>> START DATA SUPPLIED

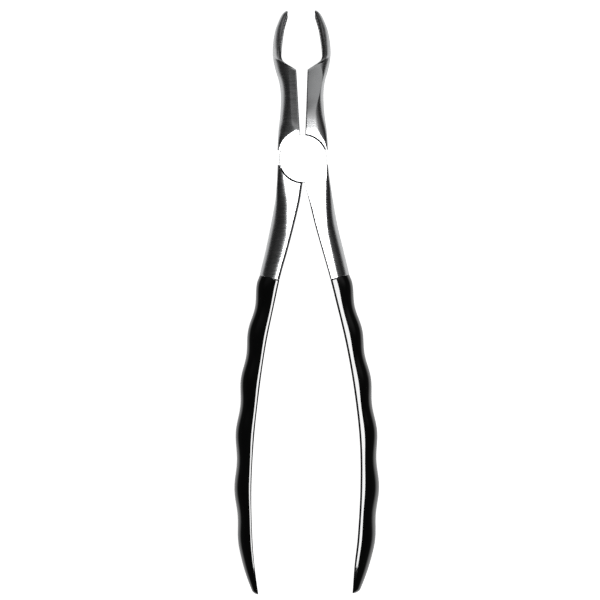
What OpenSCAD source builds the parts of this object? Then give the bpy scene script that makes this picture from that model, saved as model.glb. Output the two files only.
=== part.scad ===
// Extraction forceps of the English pattern.
//
// Two forged levers cross in a screwed lap joint. Each lever is a curved beak, a slim
// neck, half of the joint and a long handle whose rear part wears a black moulded grip
// with finger hollows on its outer side.
//
// Frame: the origin is on the joint axis, at the flat back face of the joint.
// +X is to the right, +Y runs from the joint towards the beaks and +Z runs along the
// joint axis towards the front face. The necks and beaks bend back, towards -Z.
// Millimetres throughout. The levers are drawn half open.

/* [Joint] */
// Thickness of the joint between its flat front and back faces
joint_t = 9.4; // [8.6:0.1:10.4]
// Radius of the lap disc of each lever
disc_r = 6.95; // [6.5:0.05:7.1]
// Gap between a lap disc and the wall of the other lever's recess
recess_gap = 0.3; // [0.15:0.05:0.4]
// Chamfer that breaks the outer edge of each lap disc
edge_break = 0.2; // [0.1:0.05:0.3]
// Gap between the two lap discs along the joint axis
face_gap = 0.06; // [0.04:0.01:0.12]
// Half width of the joint between its outer sides
joint_half_w = 7.5; // [7.3:0.1:8]

/* [Joint screw] */
// Radius of the plain shank that the rear lever turns on
shank_r = 2.75; // [2.4:0.05:3]
// Radial running clearance between shank and rear lever
running_gap = 0.04; // [0.02:0.01:0.08]
// Radius of the countersunk head
head_r = 4; // [3.7:0.1:4.3]
// Width of the screwdriver slot
slot_w = 1.1; // [0.8:0.1:1.4]
// Depth of the screwdriver slot
slot_depth = 0.9; // [0.6:0.1:1.1]
// Outer radius of the threaded end
thread_r = 2.5; // [2.2:0.05:2.6]
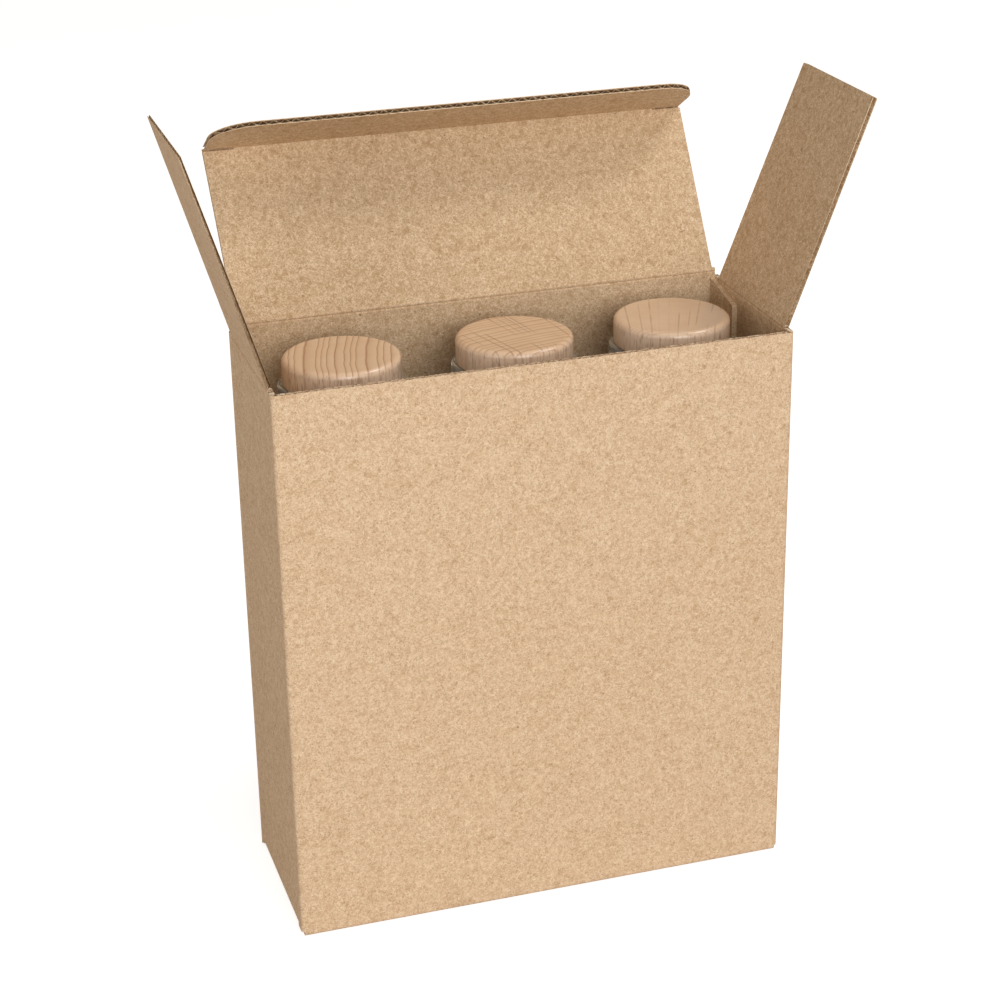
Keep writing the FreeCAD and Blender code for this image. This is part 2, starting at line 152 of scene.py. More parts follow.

>> END DATA SUPPLIED

WHAT TO PRODUCE
The data above must be returned in full, exactly as written.

FINAL ANSWER
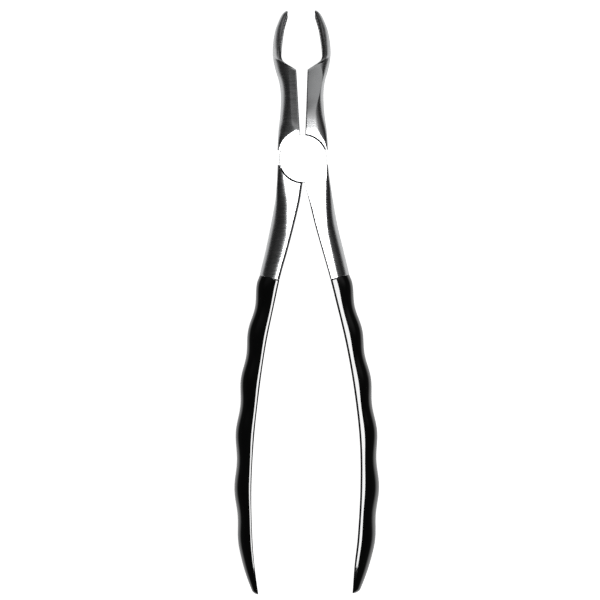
What OpenSCAD source builds the parts of this object? Then give the bpy scene script that makes this picture from that model, saved as model.glb. Output the two files only.
=== part.scad ===
// Extraction forceps of the English pattern.
//
// Two forged levers cross in a screwed lap joint. Each lever is a curved beak, a slim
// neck, half of the joint and a long handle whose rear part wears a black moulded grip
// with finger hollows on its outer side.
//
// Frame: the origin is on the joint axis, at the flat back face of the joint.
// +X is to the right, +Y runs from the joint towards the beaks and +Z runs along the
// joint axis towards the front face. The necks and beaks bend back, towards -Z.
// Millimetres throughout. The levers are drawn half open.

/* [Joint] */
// Thickness of the joint between its flat front and back faces
joint_t = 9.4; // [8.6:0.1:10.4]
// Radius of the lap disc of each lever
disc_r = 6.95; // [6.5:0.05:7.1]
// Gap between a lap disc and the wall of the other lever's recess
recess_gap = 0.3; // [0.15:0.05:0.4]
// Chamfer that breaks the outer edge of each lap disc
edge_break = 0.2; // [0.1:0.05:0.3]
// Gap between the two lap discs along the joint axis
face_gap = 0.06; // [0.04:0.01:0.12]
// Half width of the joint between its outer sides
joint_half_w = 7.5; // [7.3:0.1:8]

/* [Joint screw] */
// Radius of the plain shank that the rear lever turns on
shank_r = 2.75; // [2.4:0.05:3]
// Radial running clearance between shank and rear lever
running_gap = 0.04; // [0.02:0.01:0.08]
// Radius of the countersunk head
head_r = 4; // [3.7:0.1:4.3]
// Width of the screwdriver slot
slot_w = 1.1; // [0.8:0.1:1.4]
// Depth of the screwdriver slot
slot_depth = 0.9; // [0.6:0.1:1.1]
// Outer radius of the threaded end
thread_r = 2.5; // [2.2:0.05:2.6]
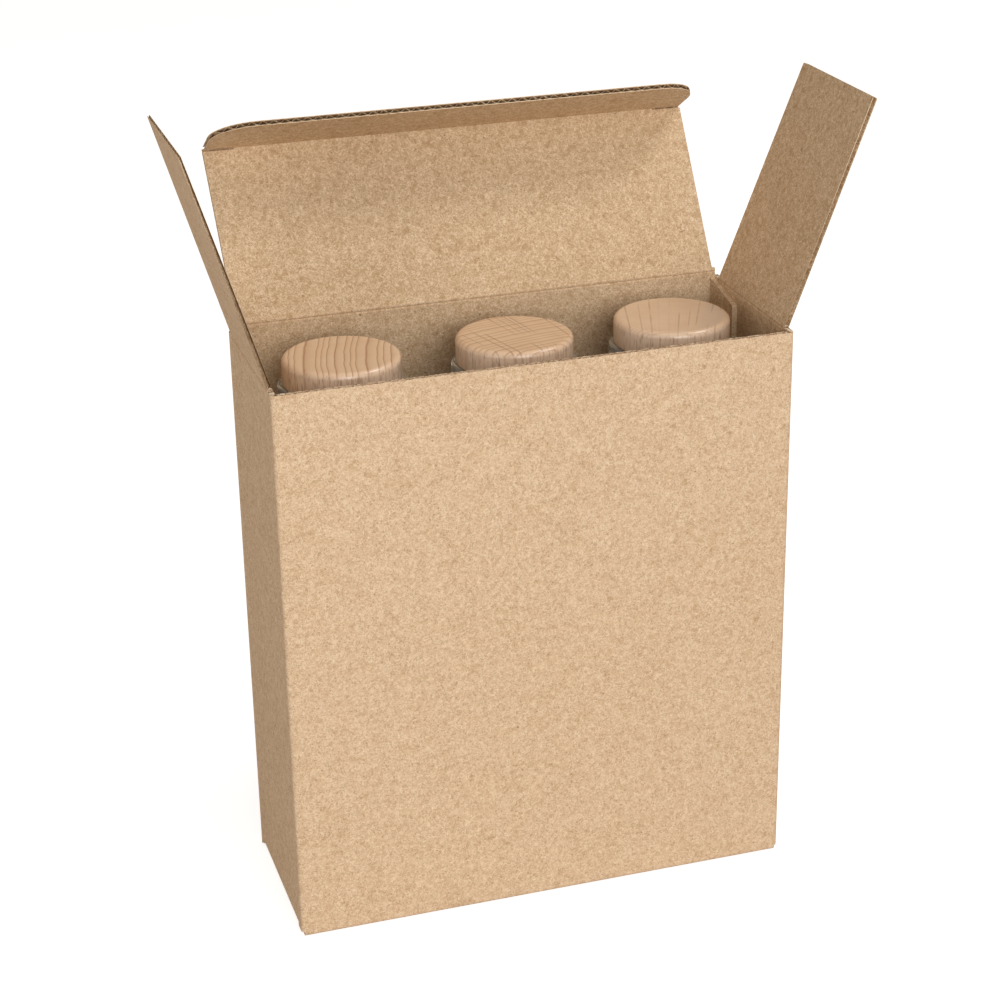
Keep writing the FreeCAD and Blender code for this image. This is part 2, starting at line 152 of scene.py. More parts follow.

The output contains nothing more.